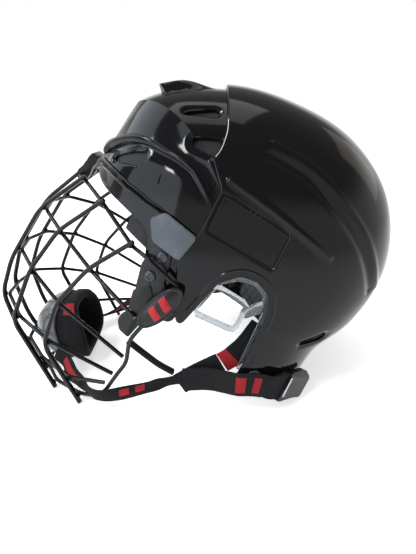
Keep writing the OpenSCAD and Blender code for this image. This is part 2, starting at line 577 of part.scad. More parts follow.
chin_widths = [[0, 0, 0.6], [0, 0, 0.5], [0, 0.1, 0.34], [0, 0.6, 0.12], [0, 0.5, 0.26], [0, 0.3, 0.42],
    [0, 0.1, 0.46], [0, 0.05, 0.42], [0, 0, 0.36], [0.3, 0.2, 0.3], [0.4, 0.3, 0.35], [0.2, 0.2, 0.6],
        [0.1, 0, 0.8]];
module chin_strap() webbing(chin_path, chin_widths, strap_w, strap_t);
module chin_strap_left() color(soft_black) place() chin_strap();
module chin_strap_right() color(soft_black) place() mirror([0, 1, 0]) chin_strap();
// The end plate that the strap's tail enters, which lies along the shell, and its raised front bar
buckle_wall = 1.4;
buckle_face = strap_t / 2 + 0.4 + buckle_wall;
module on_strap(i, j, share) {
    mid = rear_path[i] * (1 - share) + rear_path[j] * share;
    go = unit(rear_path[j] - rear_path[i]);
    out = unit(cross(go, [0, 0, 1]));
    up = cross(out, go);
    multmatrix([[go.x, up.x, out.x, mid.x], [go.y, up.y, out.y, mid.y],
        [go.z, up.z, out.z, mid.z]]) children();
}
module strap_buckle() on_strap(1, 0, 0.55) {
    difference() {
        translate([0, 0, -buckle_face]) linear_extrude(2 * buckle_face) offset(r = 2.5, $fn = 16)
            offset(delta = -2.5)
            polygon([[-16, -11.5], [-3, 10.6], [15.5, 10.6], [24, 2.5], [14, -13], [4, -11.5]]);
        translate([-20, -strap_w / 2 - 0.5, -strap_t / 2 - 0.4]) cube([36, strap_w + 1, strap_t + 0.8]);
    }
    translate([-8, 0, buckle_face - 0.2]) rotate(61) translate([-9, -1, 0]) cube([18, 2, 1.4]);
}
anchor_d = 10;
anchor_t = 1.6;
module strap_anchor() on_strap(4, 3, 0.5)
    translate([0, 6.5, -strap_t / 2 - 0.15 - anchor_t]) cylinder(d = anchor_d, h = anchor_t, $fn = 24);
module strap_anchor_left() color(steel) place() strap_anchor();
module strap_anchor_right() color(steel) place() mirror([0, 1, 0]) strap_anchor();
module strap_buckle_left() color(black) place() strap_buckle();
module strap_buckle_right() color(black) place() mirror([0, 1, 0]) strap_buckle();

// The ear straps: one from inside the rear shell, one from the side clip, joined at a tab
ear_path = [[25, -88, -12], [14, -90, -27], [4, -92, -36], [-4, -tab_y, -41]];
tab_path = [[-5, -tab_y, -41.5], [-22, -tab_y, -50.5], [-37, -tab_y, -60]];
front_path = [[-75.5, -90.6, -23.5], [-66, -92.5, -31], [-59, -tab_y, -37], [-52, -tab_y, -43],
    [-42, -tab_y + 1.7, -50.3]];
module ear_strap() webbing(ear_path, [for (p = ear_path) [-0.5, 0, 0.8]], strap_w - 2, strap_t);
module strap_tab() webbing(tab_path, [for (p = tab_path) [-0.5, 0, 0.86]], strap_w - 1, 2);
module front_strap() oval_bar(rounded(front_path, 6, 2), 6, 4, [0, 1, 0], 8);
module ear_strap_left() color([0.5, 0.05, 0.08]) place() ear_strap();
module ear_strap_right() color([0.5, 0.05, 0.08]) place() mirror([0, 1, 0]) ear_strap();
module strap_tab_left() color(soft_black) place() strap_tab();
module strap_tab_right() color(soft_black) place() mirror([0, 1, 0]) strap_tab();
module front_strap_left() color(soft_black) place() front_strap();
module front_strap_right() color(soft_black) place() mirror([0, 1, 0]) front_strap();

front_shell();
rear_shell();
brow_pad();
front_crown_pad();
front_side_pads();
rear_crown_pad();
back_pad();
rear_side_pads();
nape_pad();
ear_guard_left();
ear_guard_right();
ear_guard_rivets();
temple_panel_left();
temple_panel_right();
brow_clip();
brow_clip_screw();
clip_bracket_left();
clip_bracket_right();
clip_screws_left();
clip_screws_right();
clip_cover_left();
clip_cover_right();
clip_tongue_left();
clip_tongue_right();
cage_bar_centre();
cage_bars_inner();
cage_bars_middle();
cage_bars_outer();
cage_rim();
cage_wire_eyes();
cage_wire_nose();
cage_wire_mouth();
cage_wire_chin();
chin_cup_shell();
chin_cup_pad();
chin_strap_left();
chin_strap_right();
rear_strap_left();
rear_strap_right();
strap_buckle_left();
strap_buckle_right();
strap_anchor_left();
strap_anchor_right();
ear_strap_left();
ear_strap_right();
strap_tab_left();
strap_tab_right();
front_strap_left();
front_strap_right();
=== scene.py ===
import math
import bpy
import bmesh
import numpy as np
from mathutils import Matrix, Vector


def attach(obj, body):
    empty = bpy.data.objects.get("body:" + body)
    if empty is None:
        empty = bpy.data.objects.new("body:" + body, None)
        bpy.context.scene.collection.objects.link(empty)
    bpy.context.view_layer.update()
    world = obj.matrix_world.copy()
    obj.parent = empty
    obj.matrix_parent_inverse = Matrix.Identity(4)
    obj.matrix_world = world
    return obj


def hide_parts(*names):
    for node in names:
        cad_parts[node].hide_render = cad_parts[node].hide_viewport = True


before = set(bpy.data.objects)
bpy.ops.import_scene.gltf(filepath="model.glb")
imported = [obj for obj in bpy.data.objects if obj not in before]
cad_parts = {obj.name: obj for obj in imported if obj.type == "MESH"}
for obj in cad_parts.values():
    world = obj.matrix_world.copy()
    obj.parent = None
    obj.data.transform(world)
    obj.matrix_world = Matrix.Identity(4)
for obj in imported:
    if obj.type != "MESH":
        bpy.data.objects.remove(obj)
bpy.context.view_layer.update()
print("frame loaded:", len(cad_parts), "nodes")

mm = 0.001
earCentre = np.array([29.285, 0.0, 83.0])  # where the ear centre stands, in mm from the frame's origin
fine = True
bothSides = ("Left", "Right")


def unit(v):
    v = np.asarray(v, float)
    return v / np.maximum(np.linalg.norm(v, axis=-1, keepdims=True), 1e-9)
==
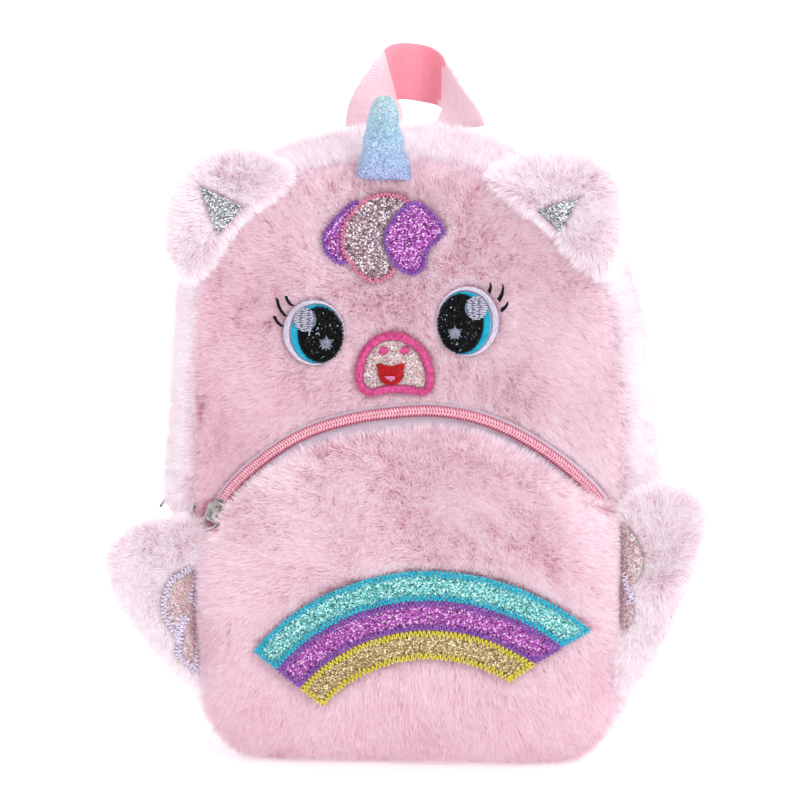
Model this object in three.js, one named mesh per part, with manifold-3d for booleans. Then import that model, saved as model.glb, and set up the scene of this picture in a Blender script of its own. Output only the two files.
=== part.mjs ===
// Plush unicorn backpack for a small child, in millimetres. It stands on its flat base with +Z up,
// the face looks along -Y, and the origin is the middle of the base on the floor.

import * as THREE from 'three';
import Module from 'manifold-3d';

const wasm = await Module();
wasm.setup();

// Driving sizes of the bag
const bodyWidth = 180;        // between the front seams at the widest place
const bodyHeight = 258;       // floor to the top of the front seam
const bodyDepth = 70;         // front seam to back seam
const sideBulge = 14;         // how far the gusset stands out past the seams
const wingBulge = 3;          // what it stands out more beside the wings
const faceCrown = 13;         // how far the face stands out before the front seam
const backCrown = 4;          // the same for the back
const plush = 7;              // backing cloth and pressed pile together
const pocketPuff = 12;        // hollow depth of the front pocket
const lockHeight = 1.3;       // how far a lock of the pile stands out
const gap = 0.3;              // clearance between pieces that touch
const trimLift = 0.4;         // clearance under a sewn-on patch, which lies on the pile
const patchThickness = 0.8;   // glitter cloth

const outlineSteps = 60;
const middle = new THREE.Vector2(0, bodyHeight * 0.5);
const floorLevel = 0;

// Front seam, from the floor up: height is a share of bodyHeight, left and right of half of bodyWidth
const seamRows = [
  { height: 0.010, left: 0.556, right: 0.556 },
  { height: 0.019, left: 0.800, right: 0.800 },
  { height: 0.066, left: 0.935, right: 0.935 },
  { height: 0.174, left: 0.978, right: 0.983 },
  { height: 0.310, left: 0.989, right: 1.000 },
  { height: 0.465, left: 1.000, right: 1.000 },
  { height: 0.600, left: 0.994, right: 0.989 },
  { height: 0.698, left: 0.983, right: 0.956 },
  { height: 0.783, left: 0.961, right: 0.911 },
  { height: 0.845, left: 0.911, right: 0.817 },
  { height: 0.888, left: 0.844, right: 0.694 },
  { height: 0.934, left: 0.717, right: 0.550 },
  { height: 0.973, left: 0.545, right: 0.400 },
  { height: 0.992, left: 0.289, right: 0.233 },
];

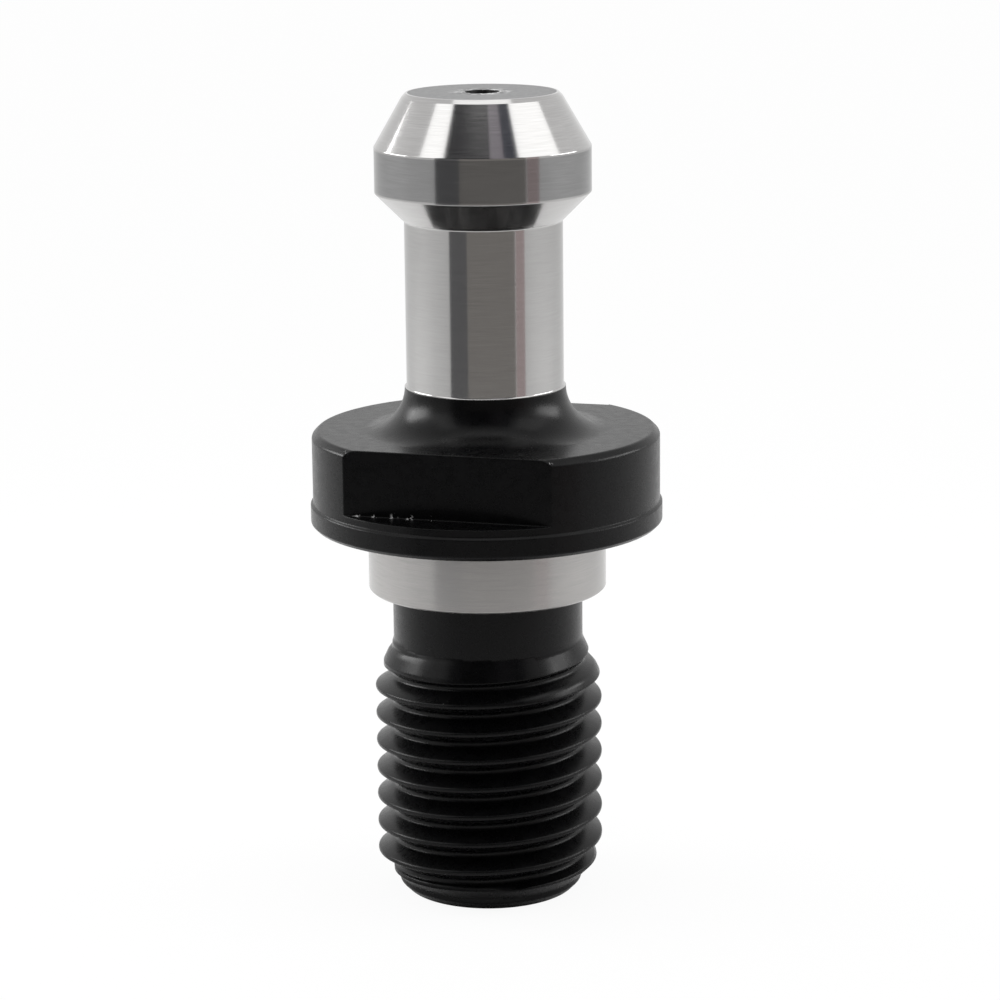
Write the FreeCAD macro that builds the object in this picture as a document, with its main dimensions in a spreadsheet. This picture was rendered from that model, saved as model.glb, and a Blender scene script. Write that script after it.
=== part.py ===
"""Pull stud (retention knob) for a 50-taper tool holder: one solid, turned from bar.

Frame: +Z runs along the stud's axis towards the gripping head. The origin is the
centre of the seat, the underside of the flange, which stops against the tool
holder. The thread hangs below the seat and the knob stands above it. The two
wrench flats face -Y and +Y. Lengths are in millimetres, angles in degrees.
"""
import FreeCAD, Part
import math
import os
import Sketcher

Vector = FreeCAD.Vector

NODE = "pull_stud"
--
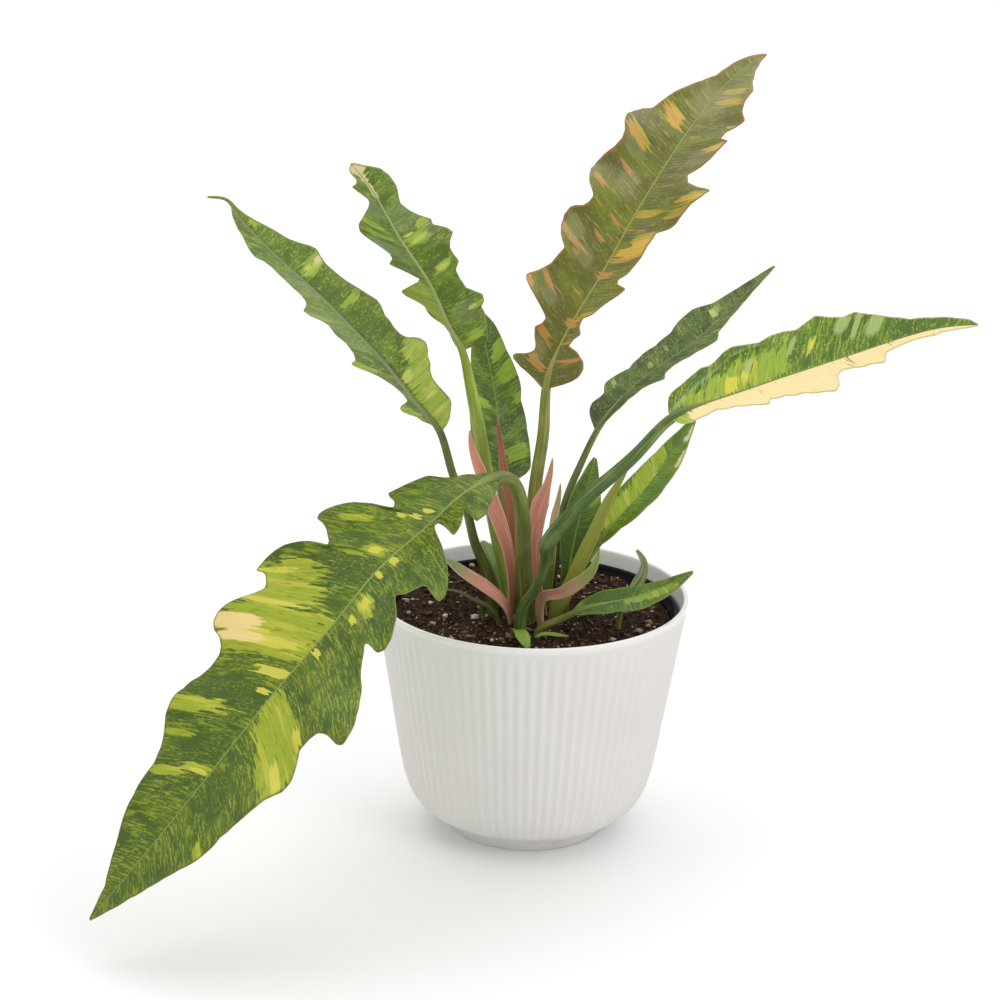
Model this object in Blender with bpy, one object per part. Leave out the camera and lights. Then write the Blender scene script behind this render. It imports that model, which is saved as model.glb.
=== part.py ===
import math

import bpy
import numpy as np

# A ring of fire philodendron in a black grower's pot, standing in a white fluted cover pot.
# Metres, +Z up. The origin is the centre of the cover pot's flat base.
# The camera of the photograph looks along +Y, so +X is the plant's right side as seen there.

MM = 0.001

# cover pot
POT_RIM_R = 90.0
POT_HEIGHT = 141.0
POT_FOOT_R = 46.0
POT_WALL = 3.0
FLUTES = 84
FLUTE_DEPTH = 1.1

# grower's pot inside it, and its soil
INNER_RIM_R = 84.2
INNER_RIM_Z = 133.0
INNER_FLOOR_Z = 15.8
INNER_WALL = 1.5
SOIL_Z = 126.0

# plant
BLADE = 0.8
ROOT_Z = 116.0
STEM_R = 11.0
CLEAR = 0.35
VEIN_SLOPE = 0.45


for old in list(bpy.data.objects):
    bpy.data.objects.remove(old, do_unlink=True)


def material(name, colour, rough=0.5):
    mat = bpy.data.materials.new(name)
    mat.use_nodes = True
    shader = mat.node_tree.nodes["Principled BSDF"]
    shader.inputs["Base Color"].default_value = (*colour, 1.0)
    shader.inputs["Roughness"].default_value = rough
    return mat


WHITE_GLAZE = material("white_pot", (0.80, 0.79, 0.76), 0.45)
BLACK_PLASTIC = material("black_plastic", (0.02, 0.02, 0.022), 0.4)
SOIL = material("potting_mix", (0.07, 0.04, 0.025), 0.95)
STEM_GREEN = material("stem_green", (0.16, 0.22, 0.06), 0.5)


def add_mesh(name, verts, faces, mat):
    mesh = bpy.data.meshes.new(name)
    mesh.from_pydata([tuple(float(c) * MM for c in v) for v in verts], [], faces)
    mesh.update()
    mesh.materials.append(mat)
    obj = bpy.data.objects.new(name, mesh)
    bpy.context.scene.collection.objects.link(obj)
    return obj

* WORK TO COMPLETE
Your task is to repeat exactly the lines from the one that contains "Model this object in Blender" through the one that contains "VEIN_SLOPE = 0.45", with both end lines included.

* RESPONSE
Model this object in Blender with bpy, one object per part. Leave out the camera and lights. Then write the Blender scene script behind this render. It imports that model, which is saved as model.glb.
=== part.py ===
import math

import bpy
import numpy as np

# A ring of fire philodendron in a black grower's pot, standing in a white fluted cover pot.
# Metres, +Z up. The origin is the centre of the cover pot's flat base.
# The camera of the photograph looks along +Y, so +X is the plant's right side as seen there.

MM = 0.001

# cover pot
POT_RIM_R = 90.0
POT_HEIGHT = 141.0
POT_FOOT_R = 46.0
POT_WALL = 3.0
FLUTES = 84
FLUTE_DEPTH = 1.1

# grower's pot inside it, and its soil
INNER_RIM_R = 84.2
INNER_RIM_Z = 133.0
INNER_FLOOR_Z = 15.8
INNER_WALL = 1.5
SOIL_Z = 126.0

# plant
BLADE = 0.8
ROOT_Z = 116.0
STEM_R = 11.0
CLEAR = 0.35
VEIN_SLOPE = 0.45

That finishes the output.